Puestos a ignorar, ignoro si es cierto el anticatalanismo que se denuncia desde las entrañas del pensamiento único catalanista, aunque sí me malicio que se ha sembrado una desconfianza infranqueable entre comunidades globales. Digo globales por cuanto desde la Cataluña oficial y política se habla del conjunto de los españoles pero nunca de sus comunidades diferenciadas: el problema lo tienen, según parece, con España en su conjunto, pero no con sus comunidades individualizadas, lo cual resulta curioso: la susodicha oligarquía hablará mal del total pero no dirá lo mismo de los andaluces en particular, los asturianos o los canarios, que, curiosamente, forman todos ellos España. Hablan mal de una familia, pero se llevan bien con todos sus miembros y jamás se atreverán a pormenorizar sus despechos contra cada uno de forma individual.

La salida de pata de banco de la subvencionada prensa catalana -la misma que no se ha caracterizado por la electricidad coordinada contra la corrupción, la desidia, el despilfarro o el desencanto- ha movido a otras tantas salidas de patas de banco de buena parte de la prensa editada en el resto del país.
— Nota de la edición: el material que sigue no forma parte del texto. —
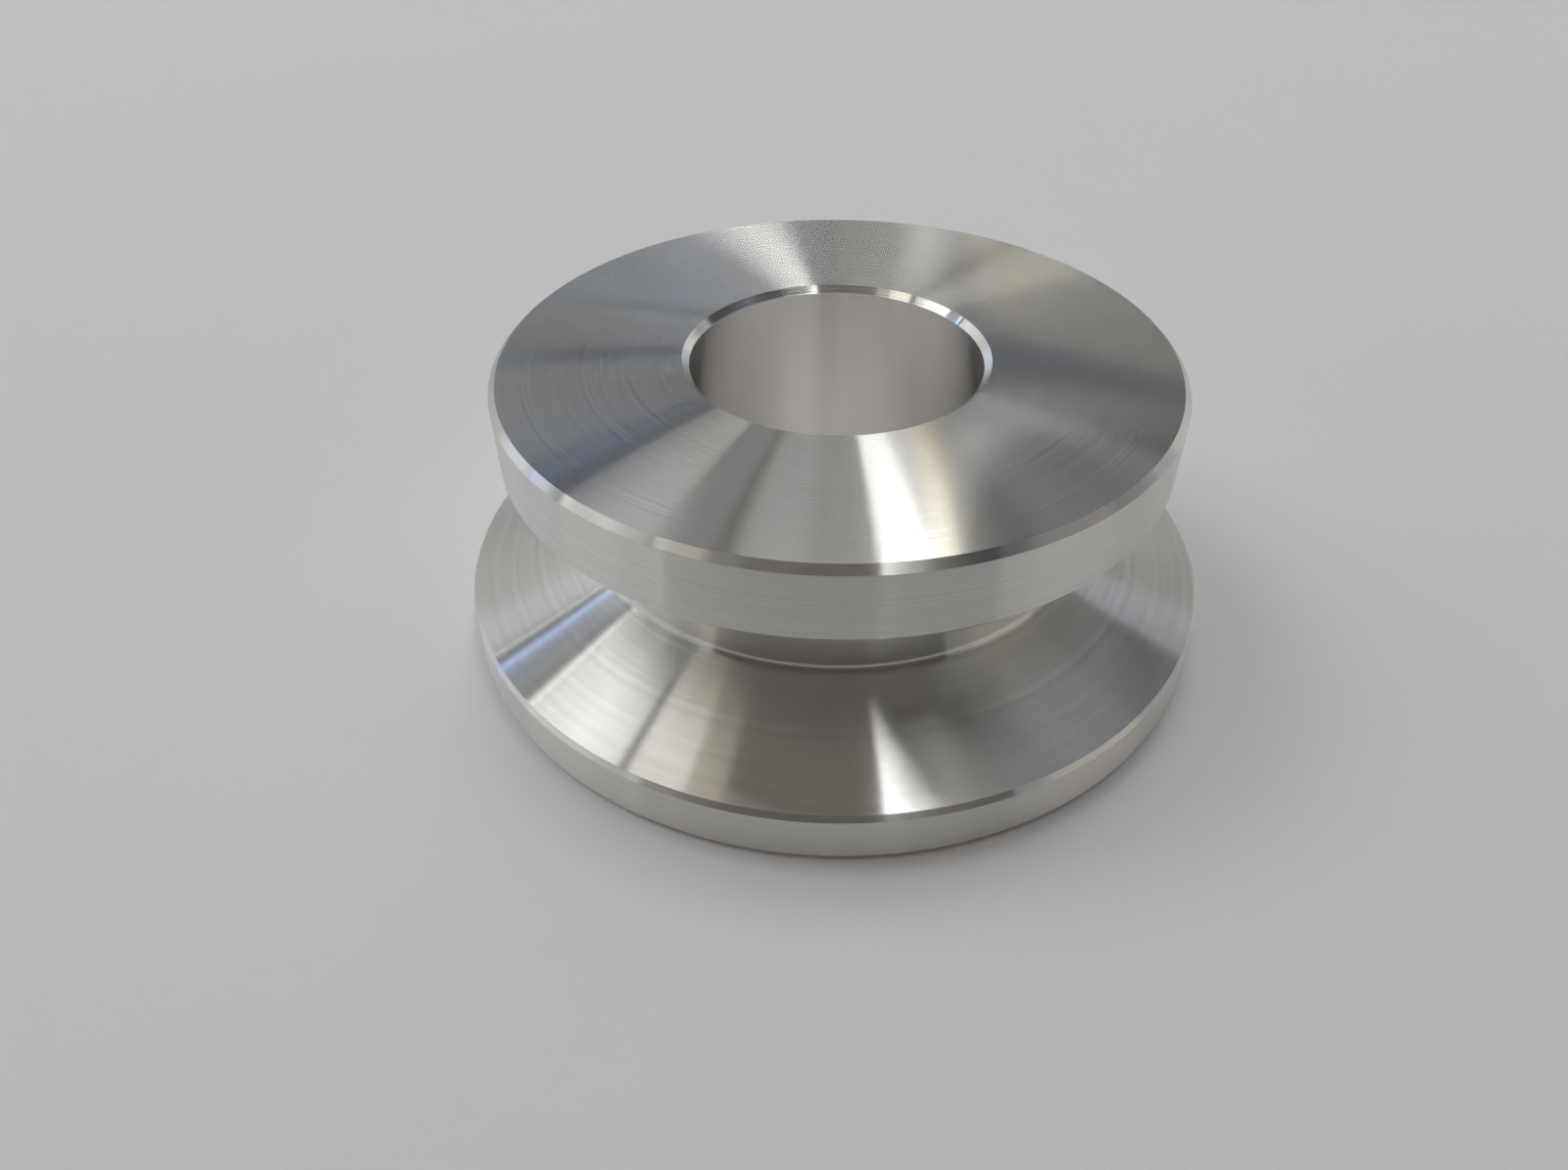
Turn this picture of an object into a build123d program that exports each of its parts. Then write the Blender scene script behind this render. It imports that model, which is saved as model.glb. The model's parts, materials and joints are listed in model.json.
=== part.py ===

Frente a la posibilidad de enfriar el juego, serenar el ánimo y contrastar opiniones con la imperturbabilidad exigible, ha comenzado el fuego cruzado y el lanzamiento de trastos a la cabeza. Es el momento de la responsabilidad colectiva y del esfuerzo coordinado por tratar de no decir más tonterías de las asumibles por una sociedad perpleja. Es el momento de la política responsable, de la templanza de Estado, de los nervios forrados de titanio, de las llamadas a la calma; justo lo que necesita la sociedad, incluida la más levantisca. El deber de los representantes políticos es el de no vaciar bidones de gasolina sobre la opinión pública. Y en ello van implícitos los medios de comunicación.